**WORK TO COMPLETE**. Only the lines holding the string "that" are needed. Copy each one.

Start of PROVIDED MATERIAL

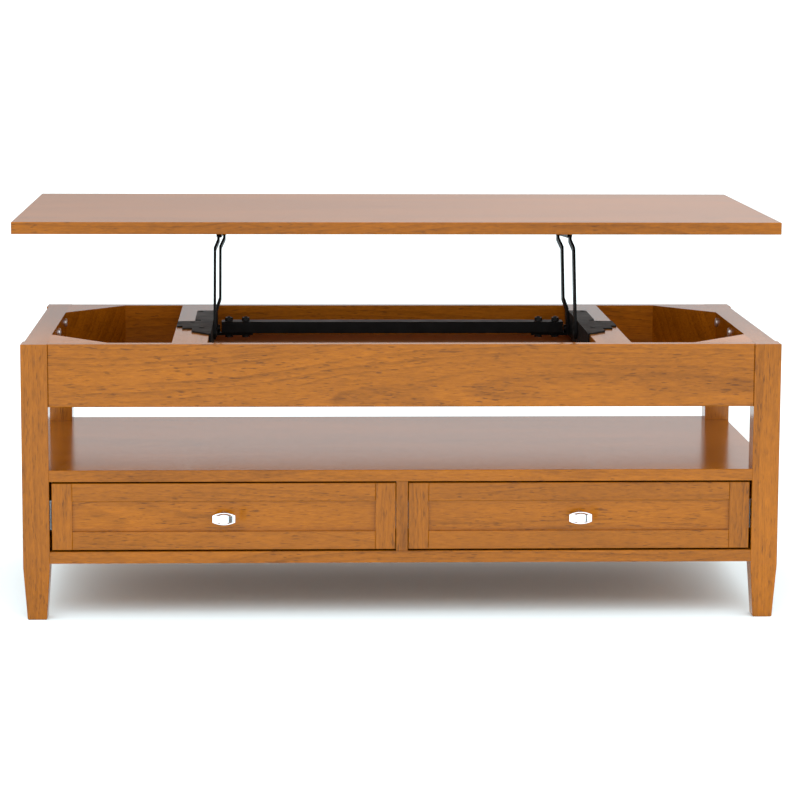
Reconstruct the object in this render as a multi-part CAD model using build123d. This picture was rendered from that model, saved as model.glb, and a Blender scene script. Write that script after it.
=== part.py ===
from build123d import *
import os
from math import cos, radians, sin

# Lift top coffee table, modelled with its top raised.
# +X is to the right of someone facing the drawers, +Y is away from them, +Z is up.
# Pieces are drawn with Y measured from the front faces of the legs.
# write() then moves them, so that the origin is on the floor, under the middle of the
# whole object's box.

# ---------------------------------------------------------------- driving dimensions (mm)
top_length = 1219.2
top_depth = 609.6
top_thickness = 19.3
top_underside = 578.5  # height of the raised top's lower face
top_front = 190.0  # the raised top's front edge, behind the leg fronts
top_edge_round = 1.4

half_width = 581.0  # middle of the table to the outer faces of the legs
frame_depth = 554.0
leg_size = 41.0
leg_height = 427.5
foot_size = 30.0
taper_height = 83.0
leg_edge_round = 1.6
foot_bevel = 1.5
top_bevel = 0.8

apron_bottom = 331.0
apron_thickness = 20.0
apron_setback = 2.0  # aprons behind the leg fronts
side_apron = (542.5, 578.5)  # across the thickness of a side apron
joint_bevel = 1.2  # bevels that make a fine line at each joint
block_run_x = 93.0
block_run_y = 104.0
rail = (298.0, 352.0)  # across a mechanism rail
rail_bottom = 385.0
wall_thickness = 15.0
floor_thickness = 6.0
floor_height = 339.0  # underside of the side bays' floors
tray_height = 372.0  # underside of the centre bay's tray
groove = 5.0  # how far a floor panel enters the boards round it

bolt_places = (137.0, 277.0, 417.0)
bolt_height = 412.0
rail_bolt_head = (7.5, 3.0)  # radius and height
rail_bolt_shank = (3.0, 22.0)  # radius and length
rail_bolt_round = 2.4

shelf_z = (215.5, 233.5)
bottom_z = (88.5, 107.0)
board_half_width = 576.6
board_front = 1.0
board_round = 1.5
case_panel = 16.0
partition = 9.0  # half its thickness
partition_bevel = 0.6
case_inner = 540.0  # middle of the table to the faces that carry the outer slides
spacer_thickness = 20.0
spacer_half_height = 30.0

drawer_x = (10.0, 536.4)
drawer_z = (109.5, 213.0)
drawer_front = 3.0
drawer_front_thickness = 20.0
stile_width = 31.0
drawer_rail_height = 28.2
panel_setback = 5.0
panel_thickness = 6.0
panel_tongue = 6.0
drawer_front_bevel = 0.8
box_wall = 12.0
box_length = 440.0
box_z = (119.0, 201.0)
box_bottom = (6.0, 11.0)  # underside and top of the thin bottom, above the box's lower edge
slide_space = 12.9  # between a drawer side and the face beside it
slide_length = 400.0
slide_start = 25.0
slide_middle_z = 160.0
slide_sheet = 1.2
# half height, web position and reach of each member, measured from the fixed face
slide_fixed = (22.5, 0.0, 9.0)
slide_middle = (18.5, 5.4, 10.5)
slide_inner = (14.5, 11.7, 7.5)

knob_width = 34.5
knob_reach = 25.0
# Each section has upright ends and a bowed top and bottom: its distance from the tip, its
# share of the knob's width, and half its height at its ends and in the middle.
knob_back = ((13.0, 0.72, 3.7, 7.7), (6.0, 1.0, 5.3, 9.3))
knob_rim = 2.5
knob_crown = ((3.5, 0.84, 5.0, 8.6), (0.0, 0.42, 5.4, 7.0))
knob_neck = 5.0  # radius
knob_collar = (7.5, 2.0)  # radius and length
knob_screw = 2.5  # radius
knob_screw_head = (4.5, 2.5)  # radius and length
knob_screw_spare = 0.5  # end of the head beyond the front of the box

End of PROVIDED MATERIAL

**WORKED ANSWER**.
Reconstruct the object in this render as a multi-part CAD model using build123d. This picture was rendered from that model, saved as model.glb, and a Blender scene script. Write that script after it.
# write() then moves them, so that the origin is on the floor, under the middle of the
joint_bevel = 1.2  # bevels that make a fine line at each joint
case_inner = 540.0  # middle of the table to the faces that carry the outer slides